● DATASET EXCERPT
---
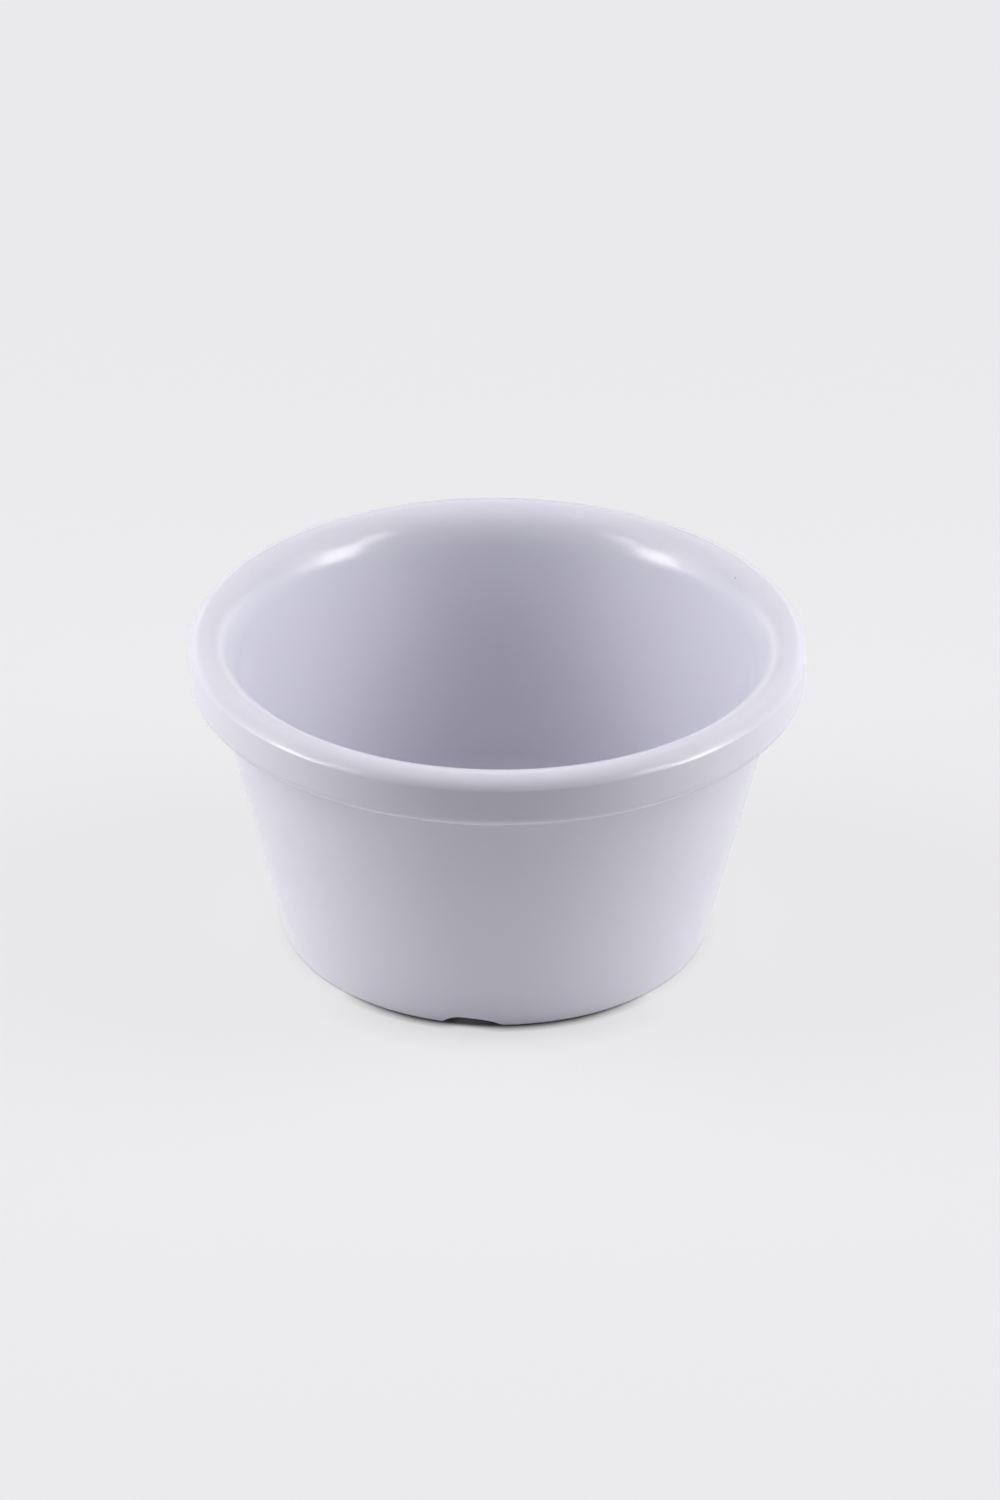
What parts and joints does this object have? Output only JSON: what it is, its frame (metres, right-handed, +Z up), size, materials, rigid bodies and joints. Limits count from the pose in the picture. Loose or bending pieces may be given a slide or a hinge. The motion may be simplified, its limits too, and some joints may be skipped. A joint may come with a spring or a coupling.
{
  "type": "ramekin",
  "caption": "Small round glossy plastic ramekin with a thick rolled rim, a straight tapered wall, a deep open well and a low foot ring crossed by shallow drain notches.",
  "frame": {"origin": "centre of the foot ring, on the plane it stands on", "axes": "+Z up along the axis of the bowl; the front, where a drain notch shows, faces -Y"},
  "size_m": [0.086, 0.086, 0.0462],
  "materials": {
    "moulding": "smooth moulded thermoset plastic, pale lavender white, glossy, with a few tiny dark moulding specks"
  },
  "bodies": {
    "root": {"rim": "moulding", "side_wall": "moulding", "well_floor": "moulding", "foot_ring": "moulding"}
  },
  "joints": []
}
---
● TASK TO COMPLETE
Filter out every line that lacks the word "frame", and copy the rest.

● PROBLEM SOLUTION
What parts and joints does this object have? Output only JSON: what it is, its frame (metres, right-handed, +Z up), size, materials, rigid bodies and joints. Limits count from the pose in the picture. Loose or bending pieces may be given a slide or a hinge. The motion may be simplified, its limits too, and some joints may be skipped. A joint may come with a spring or a coupling.
  "frame": {"origin": "centre of the foot ring, on the plane it stands on", "axes": "+Z up along the axis of the bowl; the front, where a drain notch shows, faces -Y"},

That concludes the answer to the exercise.